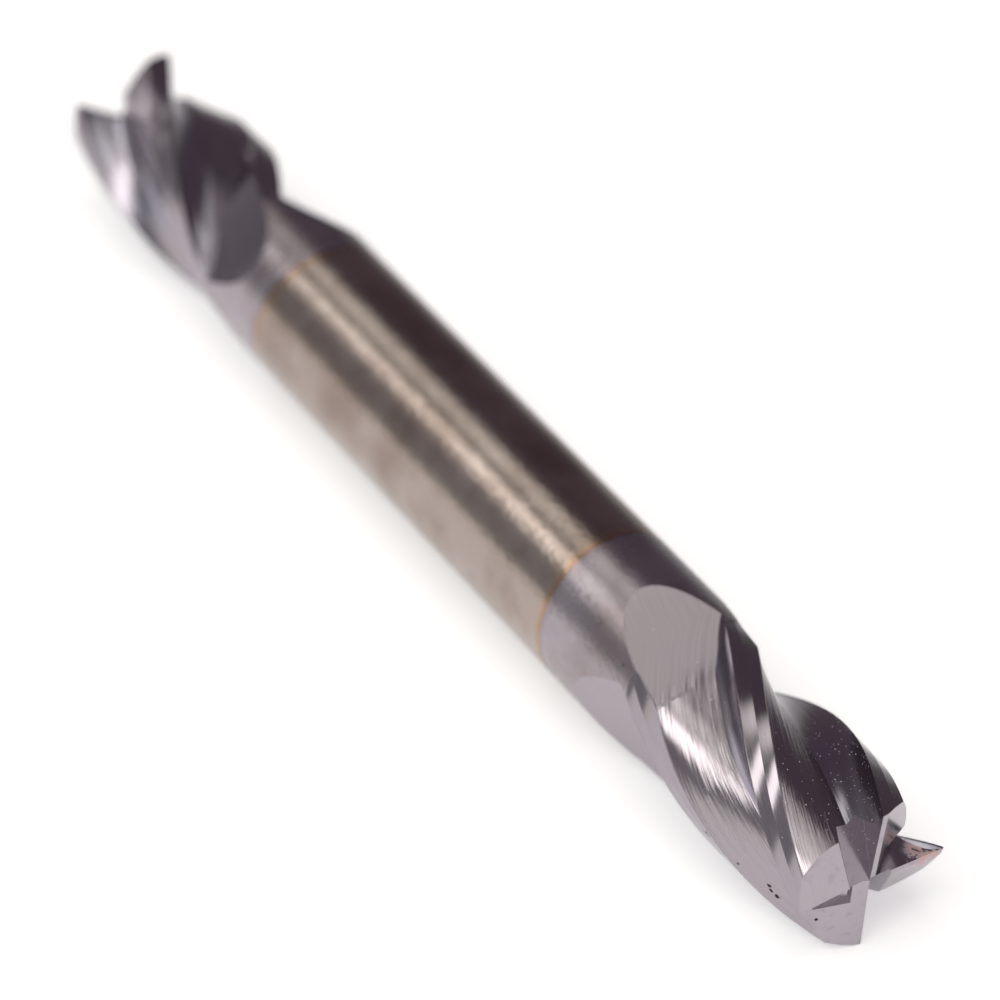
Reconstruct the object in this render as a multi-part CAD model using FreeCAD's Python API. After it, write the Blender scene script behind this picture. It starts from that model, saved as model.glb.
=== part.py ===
import FreeCAD, Part
import math
import os

# Double-ended four-flute end mill, ground from one carbide rod.
# The tool axis is +X (towards the front cutting end), +Z is up, and the origin is the
# middle of the tool on its axis.  Both ends carry right-hand 30 degree flutes that cut
# right-handed.  Lengths are in millimetres, angles in degrees.

DIAMETER = 6.35                 # shank and cutting diameter, 1/4 inch
RADIUS = DIAMETER / 2
OVERALL_LENGTH = 50.8           # 2 inches
COATED_LENGTH = 15.7            # tip to the edge of the dark coating
COATING_EDGE_WIDTH = 0.3        # thin gold-tinted band where the coating fades out
TEETH = 4
PITCH_ANGLE = 360.0 / TEETH
HELIX_ANGLE = 30.0
BACK_TAPER = 0.004              # the ground ends lose this much radius from tip to collar
FRONT_PHASE = -4.6              # first front corner, turned about +X from +Z
REAR_PHASE = 54.2               # first rear corner, turned about +X from +Z

# flute cross-section
CORE_RADIUS = 0.60 * RADIUS     # distance of the flute floor from the axis
FLOOR_LAG = 19.0                # the floor comes closest to the axis this far past the edge
LARGEST_LAG = 42.0
RAKE_HOLLOW = 0.578 * RADIUS    # radius of the concave rake face
RAKE_OVERRUN = 0.1              # the hollow starts just outside the rod
RAKE_LIFT_FREE = 0.12 * RADIUS  # the rake face stays put until the wheel has lifted this far
RAKE_LIFT_GAIN = 1.6            # then its top moves out this many times as fast as the floor
BACK_CROWN = 0.16               # height of the convex back wall over its chord
RUNOUT_CROWN = 0.01             # what is left of the crown on the run-out facet
LEAST_HEEL_REACH = 0.5 * RADIUS # the back wall always reaches this far sideways
HEEL_FLARE = 0.4                # the cutter's outer end opens out by this much

# flute run-out, where the grinding wheel lifts out of the rod
RUNOUT_START = 1.9 * RADIUS     # from the tip
RUNOUT_WHEEL_RADIUS = 7.1 * RADIUS
CROWN_FADE = 1.2 * RADIUS       # the crown of the back wall fades over this length
RUNOUT_FLOOR_TURN = -78.5       # the run-out facet faces this way, from the tooth's corner
FLUTE_END = 4.45 * RADIUS       # beyond this the wheel is clear of the rod

# land behind each cutting edge
LAND_CLEANUP = 0.005            # the clearance grinding just cleans up the rod's surface
PRIMARY_WIDTH = 0.55
PRIMARY_CLEARANCE = 8.0
SECONDARY_WIDTH = 0.95
SECONDARY_CLEARANCE = 17.0
LAND_RUNOUT_START = 3.35 * RADIUS
LAND_RUNOUT_RADIUS = 0.5 * RADIUS
LAND_END = 3.9 * RADIUS
LAND_LEAD = 0.15                # the clearance cutter starts this far ahead of the edge
LAND_CUT_HEIGHT = 0.9           # how far it reaches out from the rod

# end teeth
END_DISH = 2.0                  # the end edges fall towards the centre
END_PRIMARY_WIDTH = 0.26
END_PRIMARY_CLEARANCE = 8.0
END_SECONDARY_CLEARANCE = 22.0
GASH_ANGLE = 31.0               # slope of the gash floor
GASH_DEPTH = 0.12               # of the gash floor where it meets the axis
GASH_SETBACK = 0.01             # the gash stands this far ahead of the centre line
GASH_FLOOR_WIDTH = 0.85
GASH_BACK_SLOPE = 58.0
LONG_GASH_START = -0.05         # the long teeth meet at the centre
SHORT_GASH_START = 0.6          # the short teeth stop before it
RELIEF_LEAD = 0.05              # the end relief starts this far ahead of the end edge
END_CUT_REACH = 1.6 * RADIUS    # how far the end cutters reach from the axis
END_CUT_HEIGHT = 1.6 * RADIUS   # and beyond the tip
GASH_SIDE = 1.1 * RADIUS        # width of the gash from the end edge to its open side

SECTION_STEP = 0.2 * RADIUS     # spacing of the sections that a flute is lofted through
TIP_OVERRUN = 0.2 * RADIUS      # how far cutters reach past the tip
CLEAR = 2.6 * RADIUS            # how far cutters reach outside the rod

# Each cutting end is modelled with its tip at the origin and its axis along +Z, so a
# point at distance s from the tip is at z = -s, and is then turned into place.


def polar(radius, angle, z):
    """Point at a polar position round the tool axis."""
    turn = math.radians(angle)
    return FreeCAD.Vector(radius * math.cos(turn), radius * math.sin(turn), z)


def helix_turn(distance):
    """Turn of the cutting edge at a distance from the tip."""
    return -math.degrees(distance * math.tan(math.radians(HELIX_ANGLE)) / RADIUS)


def line(start, end):
    return Part.LineSegment(start, end).toShape()


def arc(start, middle, end):
    return Part.Arc(start, middle, end).toShape()


def stations(first, last):
    """Evenly spaced distances from the tip, both ends included."""
    count = max(2, math.ceil((last - first) / SECTION_STEP))
    return [first + (last - first) * i / count for i in range(count + 1)]


def ground_path(section, steady_end, run_out_end):
    """Space swept by an outline: an exact helix up to one distance, then a lofted run-out."""
    start = -TIP_OVERRUN
    lead = 2 * math.pi * RADIUS / math.tan(math.radians(HELIX_ANGLE))
    helix = Part.makeLongHelix(lead, steady_end - start, RADIUS, 0, False)
    helix.rotate(FreeCAD.Vector(0, 0, 0), FreeCAD.Vector(0, 0, 1), helix_turn(steady_end))
    helix.translate(FreeCAD.Vector(0, 0, -steady_end))
    steady = Part.Wire(helix.Edges).makePipeShell([section(steady_end)], True, True)
    sections = [section(distance) for distance in stations(steady_end, run_out_end)]
    run_out = Part.makeLoft(sections, True, False)
    return [steady, run_out]


def flute_section(distance):
    """Closed outline of the ground-away space in front of one rake face.

    The floor is a line that faces one way, and the hollow rake face is an arc that meets
    it in a corner.  Past the run-out start the wheel lifts and the floor stops turning.
    """
    past = max(0.0, distance - RUNOUT_START)
    lift = past ** 2 / (2 * RUNOUT_WHEEL_RADIUS)
    floor_distance = CORE_RADIUS + lift
    floor_angle = max(helix_turn(distance) + FLOOR_LAG, RUNOUT_FLOOR_TURN)
    lag = min(floor_angle - helix_turn(distance), LARGEST_LAG)
    normal = polar(1.0, floor_angle, 0)
    along_floor = polar(1.0, floor_angle + 90, 0)
    outward = polar(1.0, floor_angle - lag, 0)
    ahead = polar(1.0, floor_angle - lag + 90, 0)
    rake_lift = RAKE_LIFT_GAIN * max(0.0, lift - RAKE_LIFT_FREE)
    rake_top = outward * (RADIUS + RAKE_OVERRUN + rake_lift)
    centre = rake_top + ahead * RAKE_HOLLOW
    height = normal.dot(centre) - floor_distance
    half_chord = math.sqrt(RAKE_HOLLOW ** 2 - height ** 2)
    corner = normal * floor_distance + along_floor * (along_floor.dot(centre) - half_chord)
    rake_middle = centre + ((corner + rake_top) * 0.5 - centre).normalize() * RAKE_HOLLOW
    rod_reach = RADIUS ** 2 - floor_distance ** 2
    heel_reach = math.sqrt(max(rod_reach, LEAST_HEEL_REACH ** 2))
    heel = normal * floor_distance + along_floor * heel_reach
    crown = BACK_CROWN * max(0.0, 1 - past / CROWN_FADE) + RUNOUT_CROWN
    wall_middle = (corner + heel) * 0.5 + normal * crown
    outer_rake = rake_top + outward * CLEAR
    outer_heel = heel + along_floor * CLEAR + normal * HEEL_FLARE
    places = [outer_rake, rake_top, rake_middle, corner, wall_middle, heel, outer_heel]
    down = FreeCAD.Vector(0, 0, -distance)
    outer_rake, rake_top, rake_middle, corner, wall_middle, heel, outer_heel = [
        place + down for place in places]
    return Part.Wire([
        line(outer_rake, rake_top),
        arc(rake_top, rake_middle, corner),
        arc(corner, wall_middle, heel),
        line(heel, outer_heel),
        line(outer_heel, outer_rake),
    ])


def land_section(distance):
    """Outline of what the two clearance facets behind one cutting edge remove."""
    turn = helix_turn(distance)
    lift = max(0.0, distance - LAND_RUNOUT_START) ** 2 / (2 * LAND_RUNOUT_RADIUS)
    edge = polar(RADIUS - LAND_CLEANUP + lift, turn, -distance)
    outward = polar(1.0, turn, 0)
    backward = FreeCAD.Vector(outward.y, -outward.x, 0)
    slope_one = math.tan(math.radians(PRIMARY_CLEARANCE))
    slope_two = math.tan(math.radians(SECONDARY_CLEARANCE))
    ahead = edge - backward * LAND_LEAD + outward * LAND_LEAD * slope_one
    step = edge + backward * PRIMARY_WIDTH - outward * PRIMARY_WIDTH * slope_one
    last = step + backward * SECONDARY_WIDTH - outward * SECONDARY_WIDTH * slope_two
    rise = outward * LAND_CUT_HEIGHT
    return Part.makePolygon([ahead, step, last, last + rise, ahead + rise, ahead])


def placed(shape, turn):
    """Turn a shape about the tool axis."""
    copy = shape.copy()
    copy.rotate(FreeCAD.Vector(0, 0, 0), FreeCAD.Vector(0, 0, 1), turn)
    return copy


def prism(points, direction):
    face = Part.Face(Part.makePolygon(points + [points[0]]))
    return face.extrude(direction)


def end_relief_cutter():
    """Clears the end face behind an end edge that lies along +X, down towards -Y."""
    reach = END_CUT_REACH
    dish = math.tan(math.radians(END_DISH))
    slope_one = math.tan(math.radians(END_PRIMARY_CLEARANCE))
    slope_two = math.tan(math.radians(END_SECONDARY_CLEARANCE))
    fall_one = slope_one * END_PRIMARY_WIDTH
    fall_two = fall_one + slope_two * (reach - END_PRIMARY_WIDTH)
    centre_drop = -RADIUS * dish
    outline = [
        FreeCAD.Vector(0, RELIEF_LEAD, centre_drop + RELIEF_LEAD * slope_one),
        FreeCAD.Vector(0, -END_PRIMARY_WIDTH, centre_drop - fall_one),
        FreeCAD.Vector(0, -reach, centre_drop - fall_two),
        FreeCAD.Vector(0, -reach, END_CUT_HEIGHT),
        FreeCAD.Vector(0, RELIEF_LEAD, END_CUT_HEIGHT),
    ]
    return prism(outline, FreeCAD.Vector(reach, 0, reach * dish))


def gash_cutter(start):
    """Notch in front of an end edge that lies along +X, deepening outwards."""
    slope = math.tan(math.radians(GASH_ANGLE))
    rise = math.tan(math.radians(GASH_BACK_SLOPE))
    floor = -GASH_DEPTH - max(0.0, start) * slope
    side_height = floor + (GASH_SIDE - GASH_FLOOR_WIDTH) * rise
    outline = [
        FreeCAD.Vector(start, GASH_SETBACK, END_CUT_HEIGHT),
        FreeCAD.Vector(start, GASH_SETBACK, floor),
        FreeCAD.Vector(start, GASH_FLOOR_WIDTH, floor),
        FreeCAD.Vector(start, GASH_SIDE, side_height),
        FreeCAD.Vector(start, GASH_SIDE, END_CUT_HEIGHT),
    ]
    return prism(outline, FreeCAD.Vector(END_CUT_REACH, 0, -END_CUT_REACH * slope))


def cutting_end():
    """Coated end of the tool: four fluted teeth running out into a plain collar."""
    length = COATED_LENGTH
    base = FreeCAD.Vector(0, 0, -length)
    body = Part.makeCone(RADIUS - BACK_TAPER, RADIUS, length, base)
    flute = ground_path(flute_section, RUNOUT_START, FLUTE_END)
    land = ground_path(land_section, LAND_RUNOUT_START, LAND_END)
    relief = end_relief_cutter()
    long_gash = gash_cutter(LONG_GASH_START)
    short_gash = gash_cutter(SHORT_GASH_START)
    turns = [tooth * PITCH_ANGLE for tooth in range(TEETH)]
    for cutter in flute + land + [relief]:
        for turn in turns:
            body = body.cut(placed(cutter, turn))
    for turn in turns[0::2]:
        body = body.cut(placed(long_gash, turn))
    for turn in turns[1::2]:
        body = body.cut(placed(short_gash, turn))
    return body


def turned_to_front(shape):
    """Local +Z becomes +X, with the first tooth at the front phase from +Z."""
    copy = placed(shape, FRONT_PHASE)
    copy.rotate(FreeCAD.Vector(0, 0, 0), FreeCAD.Vector(0, 1, 0), 90)
    copy.rotate(FreeCAD.Vector(0, 0, 0), FreeCAD.Vector(1, 0, 0), 180)
    copy.translate(FreeCAD.Vector(OVERALL_LENGTH / 2, 0, 0))
    return copy


def turned_to_rear(shape):
    """Local +Z becomes -X, with the first tooth at the rear phase from +Z."""
    copy = placed(shape, -REAR_PHASE)
    copy.rotate(FreeCAD.Vector(0, 0, 0), FreeCAD.Vector(0, 1, 0), -90)
    copy.translate(FreeCAD.Vector(-OVERALL_LENGTH / 2, 0, 0))
    return copy


def rod_slice(start, end):
    """Plain length of the rod between two places along X."""
    base = FreeCAD.Vector(start, 0, 0)
    return Part.makeCylinder(RADIUS, end - start, base, FreeCAD.Vector(1, 0, 0))


def bare_shank():
    half = OVERALL_LENGTH / 2 - COATED_LENGTH - COATING_EDGE_WIDTH
    return rod_slice(-half, half)


def coating_edge(side):
    """Gold-tinted band between the bare shank and one coated end."""
    outer = OVERALL_LENGTH / 2 - COATED_LENGTH
    inner = outer - COATING_EDGE_WIDTH
    if side > 0:
        return rod_slice(inner, outer)
    return rod_slice(-outer, -inner)


os.makedirs("parts", exist_ok=True)
end = cutting_end()
pieces = {
    "front_cutting_end": turned_to_front(end),
    "front_coating_edge": coating_edge(1),
    "bare_shank": bare_shank(),
    "rear_coating_edge": coating_edge(-1),
    "rear_cutting_end": turned_to_rear(end),
}
for name, shape in pieces.items():
    shape.exportStep(os.path.join("parts", name + ".step"))
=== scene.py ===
import math
import random

import bmesh
import bpy
import numpy as np
from mathutils import Matrix, Vector


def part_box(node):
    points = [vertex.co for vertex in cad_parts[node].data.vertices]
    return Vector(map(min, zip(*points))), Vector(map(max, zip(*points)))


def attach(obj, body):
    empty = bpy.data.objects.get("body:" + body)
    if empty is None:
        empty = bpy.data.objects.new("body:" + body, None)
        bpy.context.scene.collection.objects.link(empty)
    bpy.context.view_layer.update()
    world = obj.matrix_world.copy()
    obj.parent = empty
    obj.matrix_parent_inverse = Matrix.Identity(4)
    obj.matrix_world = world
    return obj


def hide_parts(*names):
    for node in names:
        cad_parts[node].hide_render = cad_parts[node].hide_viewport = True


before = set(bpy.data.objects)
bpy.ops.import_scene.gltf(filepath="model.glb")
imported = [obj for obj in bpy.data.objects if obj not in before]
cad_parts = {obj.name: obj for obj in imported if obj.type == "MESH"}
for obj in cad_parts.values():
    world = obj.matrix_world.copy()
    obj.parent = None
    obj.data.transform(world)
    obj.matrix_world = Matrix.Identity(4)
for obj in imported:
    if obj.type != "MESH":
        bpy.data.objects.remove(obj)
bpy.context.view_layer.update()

# Double-ended four-flute end mill.  The CAD solids give the sizes and the places; the
# cutting ends are ground again here as fine meshes from the same wheel paths, so that the
# flutes, lands and end teeth catch the light as the real surfaces do.
# Shapes are made in millimetres in a local frame, tip at the origin and axis along +Z,
# then turned into place in metres.

MM = 0.001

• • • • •

◆ Task directions ◆
From the first line of the data through the line with "REAR_PHASE = 54.2", quote each line exactly and add nothing else.

◆ Output for this task ◆
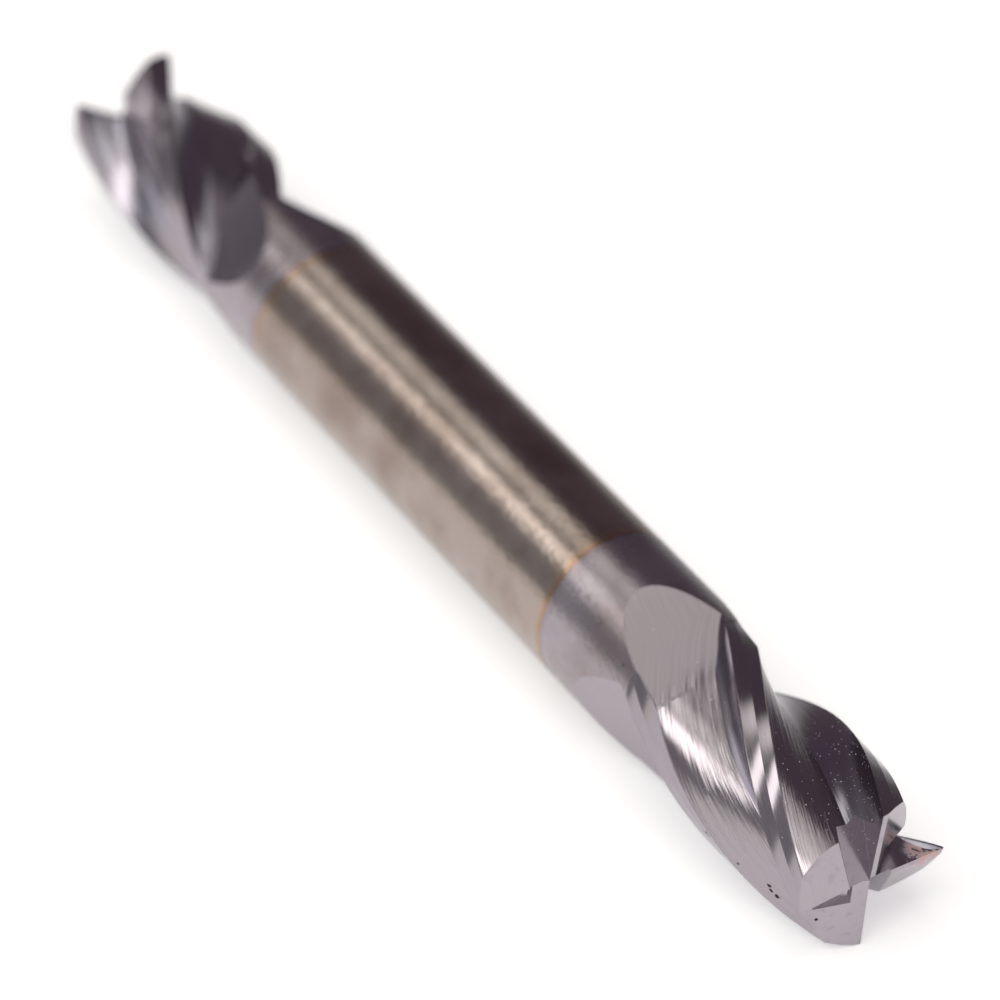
Reconstruct the object in this render as a multi-part CAD model using FreeCAD's Python API. After it, write the Blender scene script behind this picture. It starts from that model, saved as model.glb.
=== part.py ===
import FreeCAD, Part
import math
import os

# Double-ended four-flute end mill, ground from one carbide rod.
# The tool axis is +X (towards the front cutting end), +Z is up, and the origin is the
# middle of the tool on its axis.  Both ends carry right-hand 30 degree flutes that cut
# right-handed.  Lengths are in millimetres, angles in degrees.

DIAMETER = 6.35                 # shank and cutting diameter, 1/4 inch
RADIUS = DIAMETER / 2
OVERALL_LENGTH = 50.8           # 2 inches
COATED_LENGTH = 15.7            # tip to the edge of the dark coating
COATING_EDGE_WIDTH = 0.3        # thin gold-tinted band where the coating fades out
TEETH = 4
PITCH_ANGLE = 360.0 / TEETH
HELIX_ANGLE = 30.0
BACK_TAPER = 0.004              # the ground ends lose this much radius from tip to collar
FRONT_PHASE = -4.6              # first front corner, turned about +X from +Z
REAR_PHASE = 54.2               # first rear corner, turned about +X from +Z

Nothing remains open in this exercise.